The visual component of their music is still tantamount for Bråves, whose latest single “A Toastpremieres exclusively here and whose third EP, the aptly titled III, debuts later Wednesday. The trio declines to show their faces in photos; What directed their upcoming video for “A Toast”; and the accented ‘å’ in Bråves was selected in part “because it looked cool,” What said. (That, and it makes them more searchable: Like the ‘v’ in Scottish band Chvrches, the ‘å’ in Bråves sets the band apart from, for example, the baseball franchise Atlanta Braves.)

“A Toast,” and the EP it precedes, “marks our entrance into the threshold of the pop realm,” What said. The three musicians span the spectrum of pop music: Thorald is a huge fan, his brother Jericho less so; What places himself somewhere in the middle. They started playing together after a first fateful songwriting session about two years ago for Anna De Ferran (they’ve since produced an EP for her); they met up for a second session and wrote “Never,” their debut single as Bråves. Their first two self-released EPs were a bit more experimental — intentionally so, because they judged the music tougher to convince a label to distribute — with jittery beats and droning bass. Though the trio’s pop sensibility was still evident, those songs lacked the massive hooks present in tracks like “A Toast,” with its swelling singalong chorus of “You really f**cked me over / Still, here’s a toast to you.”

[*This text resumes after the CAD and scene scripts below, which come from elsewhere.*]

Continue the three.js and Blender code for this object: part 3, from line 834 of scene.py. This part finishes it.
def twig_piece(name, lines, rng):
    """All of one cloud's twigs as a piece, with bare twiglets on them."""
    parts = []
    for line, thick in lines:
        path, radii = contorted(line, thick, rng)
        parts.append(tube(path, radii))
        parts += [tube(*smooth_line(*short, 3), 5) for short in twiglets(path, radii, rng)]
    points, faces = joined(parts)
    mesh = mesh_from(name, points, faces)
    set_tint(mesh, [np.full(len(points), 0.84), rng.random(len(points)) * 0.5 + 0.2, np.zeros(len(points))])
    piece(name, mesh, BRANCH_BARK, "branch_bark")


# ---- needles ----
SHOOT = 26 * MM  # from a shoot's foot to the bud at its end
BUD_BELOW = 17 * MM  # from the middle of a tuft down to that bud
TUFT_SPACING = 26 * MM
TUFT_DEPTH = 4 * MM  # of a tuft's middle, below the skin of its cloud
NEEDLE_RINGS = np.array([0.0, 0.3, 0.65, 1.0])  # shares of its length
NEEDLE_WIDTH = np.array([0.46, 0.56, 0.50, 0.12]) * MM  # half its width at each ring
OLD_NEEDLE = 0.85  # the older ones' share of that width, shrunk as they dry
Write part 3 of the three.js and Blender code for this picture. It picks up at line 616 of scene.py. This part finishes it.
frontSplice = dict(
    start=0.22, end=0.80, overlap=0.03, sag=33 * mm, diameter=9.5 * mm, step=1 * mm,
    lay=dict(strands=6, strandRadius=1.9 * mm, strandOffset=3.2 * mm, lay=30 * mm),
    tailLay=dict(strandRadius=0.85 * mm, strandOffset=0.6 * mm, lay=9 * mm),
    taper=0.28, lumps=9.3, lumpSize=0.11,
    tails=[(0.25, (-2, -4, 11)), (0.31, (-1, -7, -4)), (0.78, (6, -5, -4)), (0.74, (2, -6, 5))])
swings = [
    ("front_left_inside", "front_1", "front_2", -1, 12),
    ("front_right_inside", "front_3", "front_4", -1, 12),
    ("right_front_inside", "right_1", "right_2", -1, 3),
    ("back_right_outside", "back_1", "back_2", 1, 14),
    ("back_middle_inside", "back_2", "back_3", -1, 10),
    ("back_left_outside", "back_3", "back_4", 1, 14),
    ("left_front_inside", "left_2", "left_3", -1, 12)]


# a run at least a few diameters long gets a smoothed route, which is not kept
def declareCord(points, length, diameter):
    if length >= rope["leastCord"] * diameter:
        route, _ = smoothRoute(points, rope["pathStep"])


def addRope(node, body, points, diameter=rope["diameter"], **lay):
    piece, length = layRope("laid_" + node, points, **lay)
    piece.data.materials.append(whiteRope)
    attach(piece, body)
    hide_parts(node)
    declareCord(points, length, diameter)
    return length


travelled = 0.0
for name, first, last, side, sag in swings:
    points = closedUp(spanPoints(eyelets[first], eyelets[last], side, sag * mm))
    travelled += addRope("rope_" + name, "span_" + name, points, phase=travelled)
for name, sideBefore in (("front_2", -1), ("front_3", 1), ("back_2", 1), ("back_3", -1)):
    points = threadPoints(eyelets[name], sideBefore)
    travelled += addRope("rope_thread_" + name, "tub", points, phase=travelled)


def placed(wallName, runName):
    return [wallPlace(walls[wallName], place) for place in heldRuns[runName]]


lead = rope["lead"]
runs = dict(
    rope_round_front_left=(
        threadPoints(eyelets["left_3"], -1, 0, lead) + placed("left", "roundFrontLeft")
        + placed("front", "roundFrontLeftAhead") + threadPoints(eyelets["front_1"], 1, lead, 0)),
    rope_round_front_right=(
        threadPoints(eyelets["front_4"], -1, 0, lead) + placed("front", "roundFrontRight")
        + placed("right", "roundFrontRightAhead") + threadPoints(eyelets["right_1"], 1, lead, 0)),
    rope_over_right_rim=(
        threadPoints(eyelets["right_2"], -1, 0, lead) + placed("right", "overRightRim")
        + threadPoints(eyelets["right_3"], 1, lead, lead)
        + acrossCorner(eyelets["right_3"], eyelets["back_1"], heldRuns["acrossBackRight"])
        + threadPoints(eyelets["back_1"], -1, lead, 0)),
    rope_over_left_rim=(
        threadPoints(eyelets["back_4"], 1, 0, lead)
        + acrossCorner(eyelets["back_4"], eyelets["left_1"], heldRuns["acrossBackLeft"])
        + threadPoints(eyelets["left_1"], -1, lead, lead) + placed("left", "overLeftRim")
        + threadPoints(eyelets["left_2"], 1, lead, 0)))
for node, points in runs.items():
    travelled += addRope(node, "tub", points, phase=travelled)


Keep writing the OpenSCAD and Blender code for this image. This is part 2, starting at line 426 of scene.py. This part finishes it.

“‘A Toast’ is kind of a serious song, but it’s kind of not,” What explained. “We’ve all had them — one of those relationships that basically broke a fcking bottle over your head and then you turned around and thanked it for it.” He has a tendency to write songs that villainize the other person, he said. “It’s not like she really fcked me over. Maybe it was me that f**cked her over and I was kind of writing as a reflection.”